The Past Within Is A Mind-Bending Escape Game That Should Not Work

It’s been an incredible year for escape room games. From Escape Academy, to Escape Simulator, to the grand finale of the We Were Here series in We Were Here Forever, co-op puzzle adventure games are having a moment. If you’re a fan of any of those, you need to check out The Past Within, a short, two-player escape game that seems to be going under the radar, but deserves a lot of recognition. It does something I don’t think any game in the genre has ever done before, which opens the door for a lot more cheap, innovative co-op games in the future. The Past Within is a two-player game that does not require an actual internet connection between each person’s game. In reality, it’s played completely alone, but it creates a perfect illusion of playing together.

It explains all of this to you when you first start the game, but I still struggled to wrap my mind around it. In other escape games, both players physically inhabit the same space. You can see each other, you can solve puzzles together, and sometimes you can even interact. In The Past Within, you and your partner do work together to solve puzzles, but you never actually connect your games. One player can be on PC and the other can be on an iPhone or tablet, and you can turn your internet off and still play together.
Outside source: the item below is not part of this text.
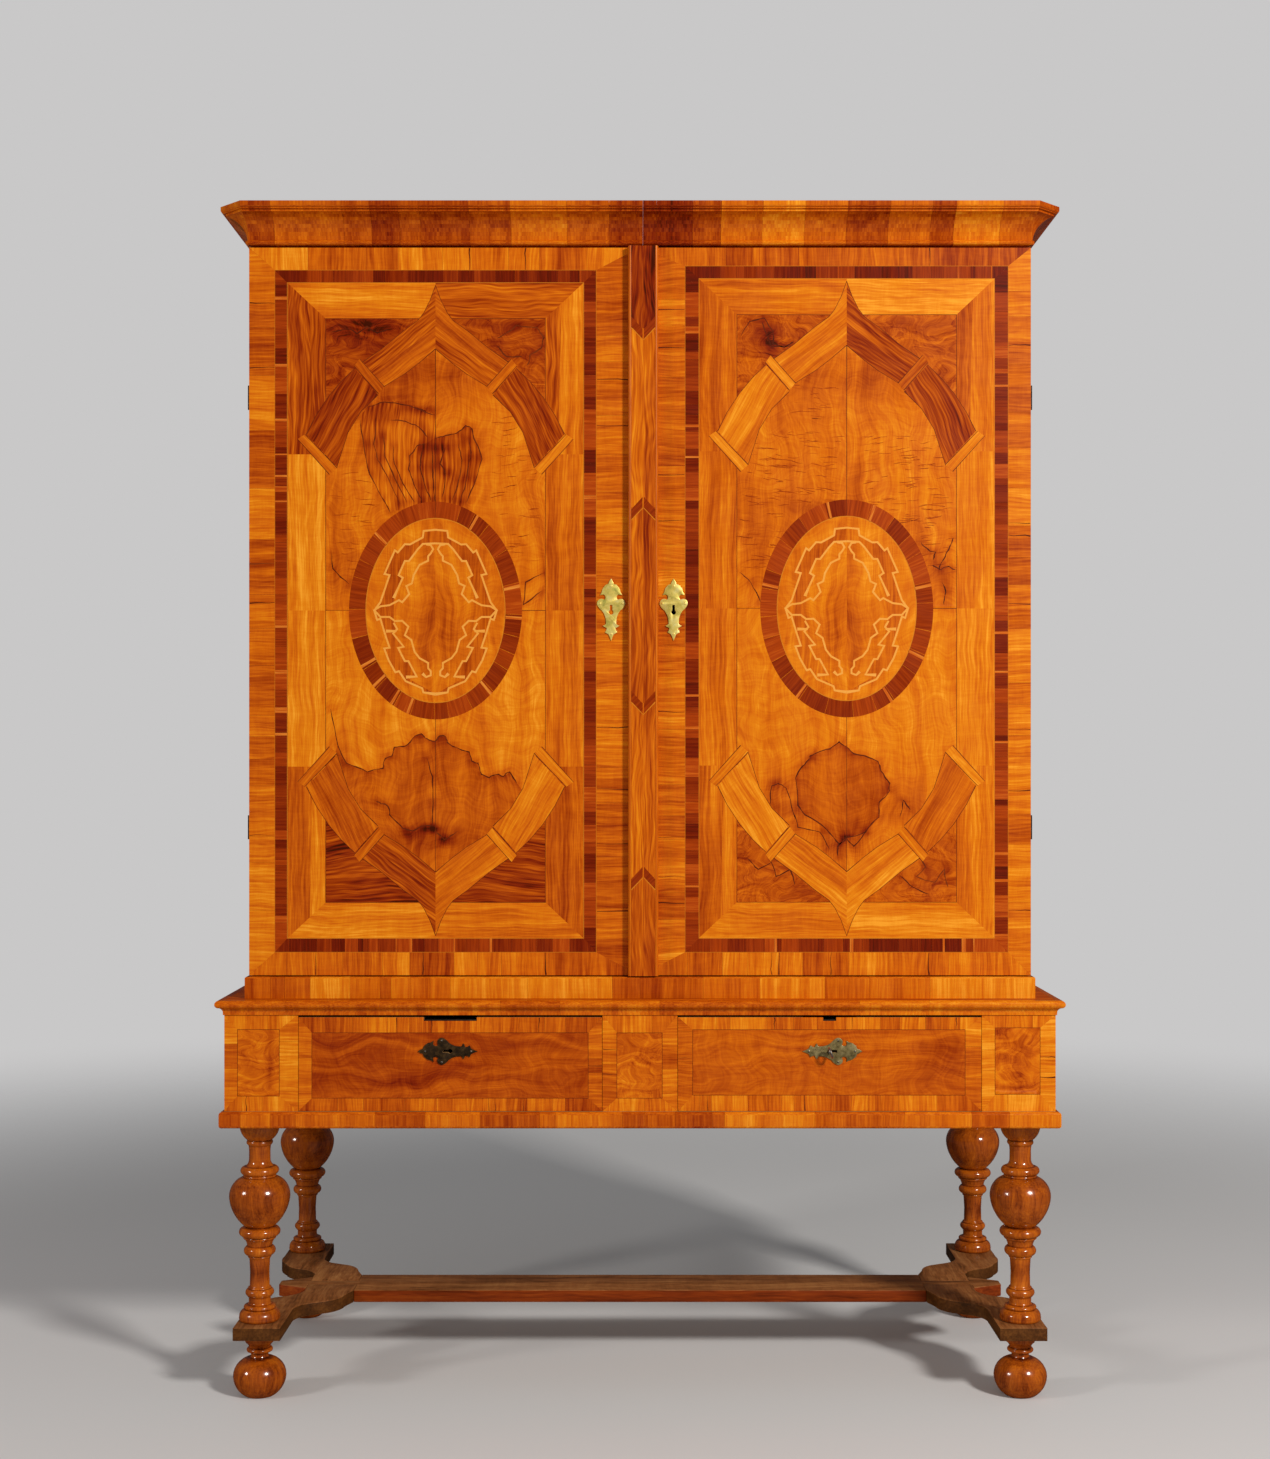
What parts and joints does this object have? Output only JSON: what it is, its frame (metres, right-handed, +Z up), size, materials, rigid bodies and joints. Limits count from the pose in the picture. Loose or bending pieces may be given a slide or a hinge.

It manages to do this with a few clever tricks and sneaky design methods that are so effective, you almost immediately forget that the other player isn’t actually in your game. First, The Past Within separates both players in time. One is in the past, playing as a woman at her father’s funeral, while the other is in the future, playing a scientist with a mysterious puzzle box. The box, as you soon discover, contains the Past players entire play space. The scientist can peek inside the box and see the funeral and the other player. Together, your goal is to use instructions on the puzzle box and elements hidden around the funeral home to perform a ritual and resurrect the dead father in the future.

The way it manages to keep each player in sync is usually pretty straightforward, but it does some cool things to keep the illusion alive. The scientist will find a code that the daughter needs to input somewhere, which reveals information that scientist needs in order to manipulate the cube, and back and forth, ensuring that both games stay in sync. Occasionally when something happens in the funeral, the scientist will see the effects of that change happen outside of the box too. On rare occasion, one player will need to tell the game directly if the other player accomplished a goal – something you wouldn’t need to do if the games were actually connected – but these moments are the only giveaway.

I can only imagine how much time and money this approach must have saved the studio, and for such a small cost to the experience. Without the need for network engineers, security, cross-platform certification, and all the other hassles of creating an online game, the developers of The Past Within got to put all of their resources directly into the player experience. This feels like a breakthrough that can enable other small studios to deliver more innovative, offline multiplayer games – even ones outside the escape room genre.

If you’re comfortable with some creepiness, The Past Within is a great way to spend 90 minutes with a friend. The puzzles are simple but well-designed, the setting and story are compelling, and there’s some great surprises and jump scares to be found. It’s an excellent cap to an already great year of escape games, and I’m excited to see what other pseudo-offline multiplayer games it will inspire.